The bombings fuelled fears of a rising Islamic militant element among the forces seeking to oust President Bashar Assad and dealt a further blow to international efforts to end the bloodshed.
The first car bomb went off on a key six-lane highway during the morning rush hour, knocking down a security wall outside the government building and drawing people to the scene, witnesses said.
A much larger blast soon followed, shaking the neighborhood, setting dozens of cars ablaze and sending up a gray mushroom cloud visible around the capital.

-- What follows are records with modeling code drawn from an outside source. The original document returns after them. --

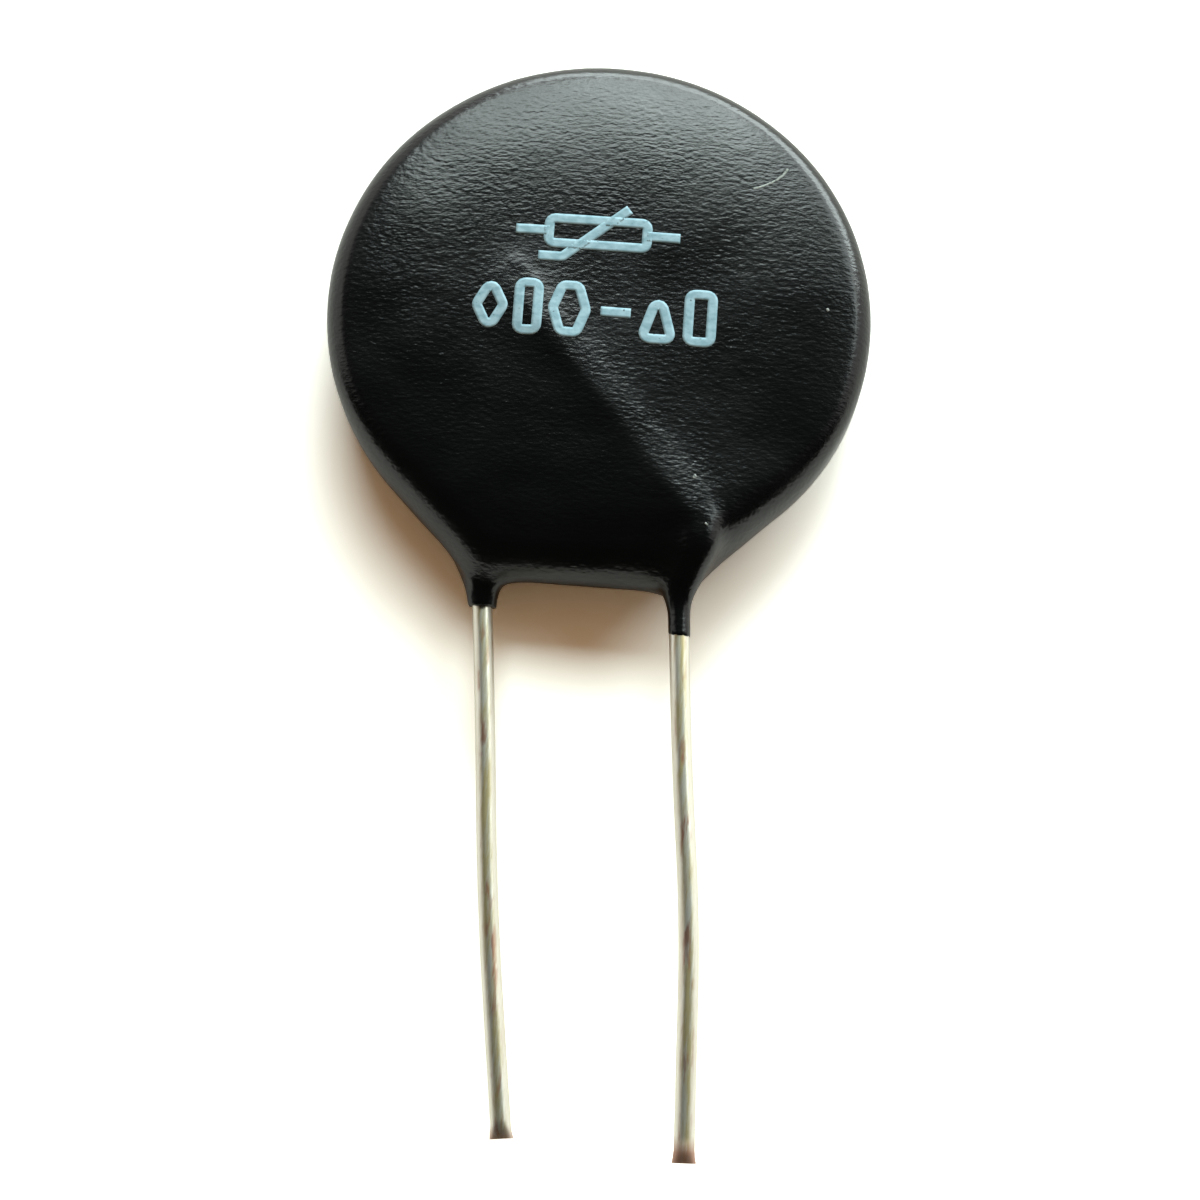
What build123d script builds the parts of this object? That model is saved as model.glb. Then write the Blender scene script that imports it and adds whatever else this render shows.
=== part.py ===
"""Disc thermistor with two wire leads, lying on its back.

A round ceramic disc carries a fired silver electrode on each face. A tinned copper wire is
soldered aslant across each electrode, and both wires leave at the same side of the disc, one
lead pitch apart. The whole head is dipped in resin, which drapes over the wires as a long
ridge on each face and runs down each wire as a foot.

Frame: +Z up out of the front face, leads towards -Y, origin under the middle of the part at
the level that it lies on. Millimetres.
"""

import os
from math import atan2, cos, degrees, radians, sin, sqrt, tan

from build123d import *

os.makedirs("parts", exist_ok=True)

# ---------------------------------------------------------------------------
# Driving dimensions
# ---------------------------------------------------------------------------

# Ceramic disc and its electrodes
disc_diameter = 25.0
disc_thickness = 3.6
disc_edge_break = 0.25
electrode_diameter = 24.2
electrode_thickness = 0.03

# Leads
wire_diameter = 1.0
lead_exit_height = 1.0  # of the wire's axis from the middle of the disc, outside the coat
tip_pinch_length = 0.45  # the cutter squeezes the last bit of the wire flat
tip_pinch_height = 0.55

# Coating
coat_width = 27.4
coat_height = 26.6  # twice the top's height over the disc's centre
coat_side_radius = 13.1  # a wide shoulder on each side, with a flatter arc across the top
coat_thickness = 5.0  # over the flat faces
coat_over_wire = 0.35
rim_round = 2.2
skirt_reach = 13.75  # from the disc's centre to the edge between the feet
skirt_corner_round = 2.6
flank_angle = 46  # where the straight flanks leave the round outline, below the horizontal
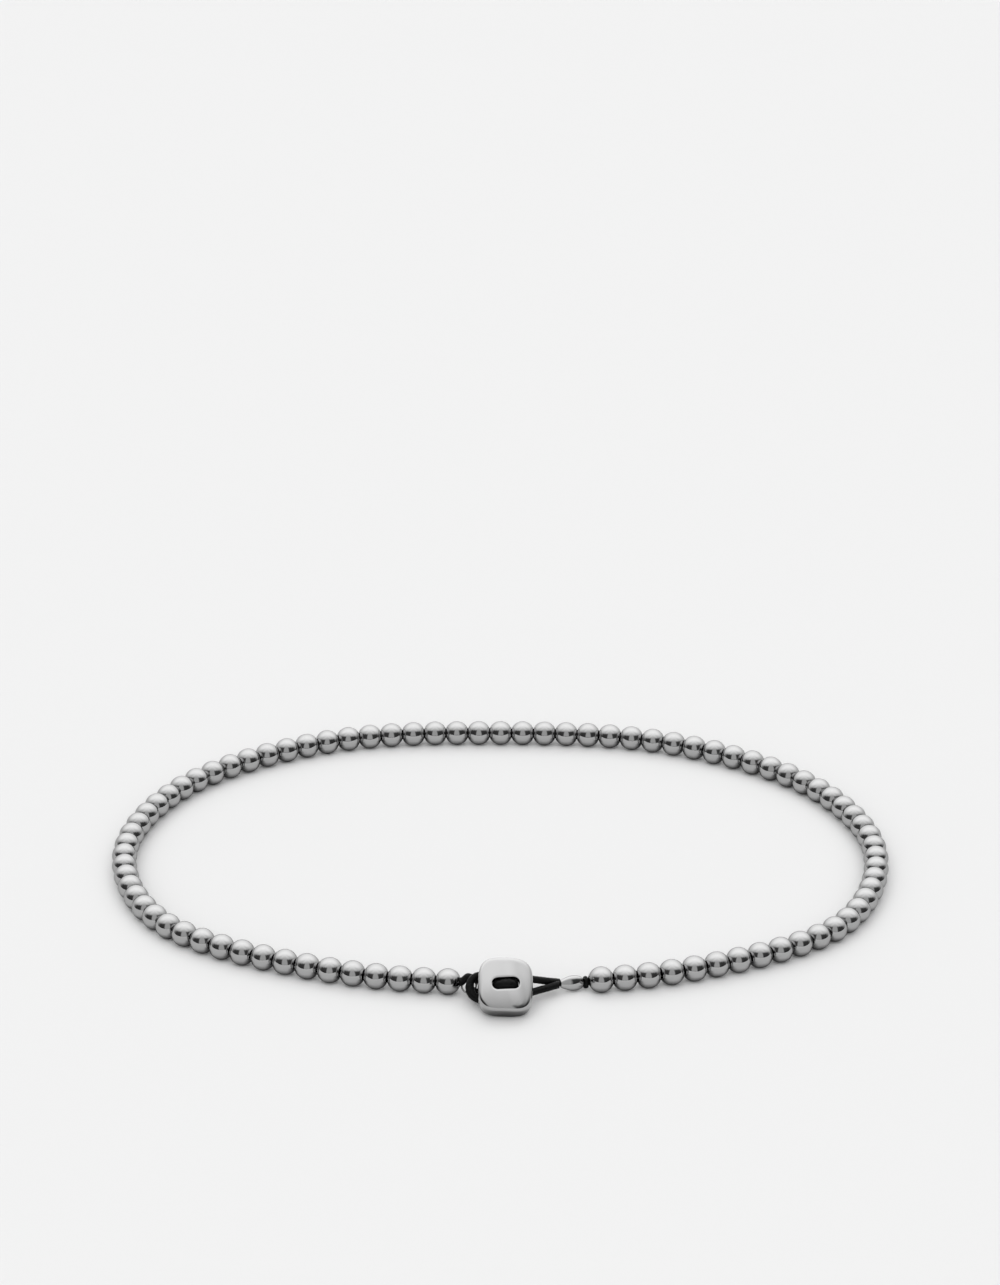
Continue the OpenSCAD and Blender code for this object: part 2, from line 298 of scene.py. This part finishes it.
# The button is raised from lying flat, turned a little to the right and rolled a little clockwise
BUTTON_LEAN = math.radians(42)
BUTTON_TURN = math.radians(3)
BUTTON_ROLL = math.radians(1)
# Slope of the face in degrees at one edge, in the middle and at the other edge
FACE_ACROSS = (-7, 0, 32)
FACE_UP = (-11, 4.5, 7)
FACE_RINGS = 7
SLOT_L = 2.42 * MM
SLOT_W = 1.1 * MM
SLOT_TURN = math.radians(5)
SLOT_LIP = 0.04 * MM
# How far out and how far up each step of the slot's rim goes, as shares of the lip
SLOT_LIP_STEPS = ((0.3, 0.7), (0.7, 0.3))
# A bevel's profile for round corners, and the share of the narrow side that its corners take up
ROUND_PROFILE = 0.5
CORNER_SHARE = 0.96
CORNER_STEPS = 16
SIDE_CUTS = 8
SATIN_ROUGHNESS = 0.1
SATIN_HAZE = (0.06, 0.13)
SATIN_GRAIN = 0.07 * MM
SATIN_RIPPLE = 1.6 * MM
SATIN_RIPPLE_DEPTH = 0.006 * MM


def select_edges(block, chosen):
    """Selects a block's edges whose two ends pass a test together, and leaves it in edit mode."""
    bpy.ops.object.mode_set(mode="EDIT")
    bpy.ops.mesh.select_mode(type="EDGE")
    bpy.ops.mesh.select_all(action="DESELECT")
    bpy.ops.object.mode_set(mode="OBJECT")
    for edge in block.data.edges:
        edge.select = chosen(*(block.data.vertices[i].co for i in edge.vertices))
    bpy.ops.object.mode_set(mode="EDIT")


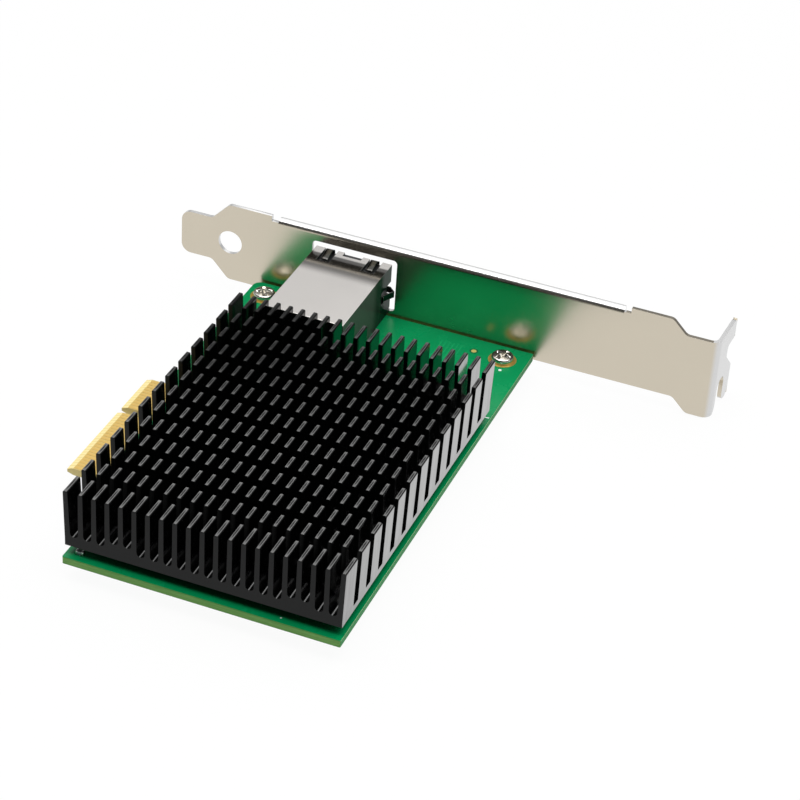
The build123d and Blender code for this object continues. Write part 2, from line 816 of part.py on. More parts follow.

Syrian state TV video showed dozens of bodies, some charred or dismembered, strewn in the rubble or still inside damaged cars. An Associated Press reporter at the scene saw medics in rubber gloves picking through the site for human remains amid the two craters that were blasted into the asphalt.
T he Interior Ministry, which oversees the police and security services, said 55 people were killed and more than 370 were wounded. Officials said suicide bombers detonated explosives weighing more than 1,000 kilograms.
"The house shook like it was an earthquake," Maha Hijazi said, standing outside her home nearby. World powers seeking to halt Syria's unrest condemned the attack and urged all sides to adhere to a cease-fire brokered by UN and Arab League envoy Kofi Annan.
"In order to prevent another escalation of violence, we continue to call on the Syrian regime to fully and immediately implement the Annan plan," State Department spokeswoman Victoria Nuland said in Washington.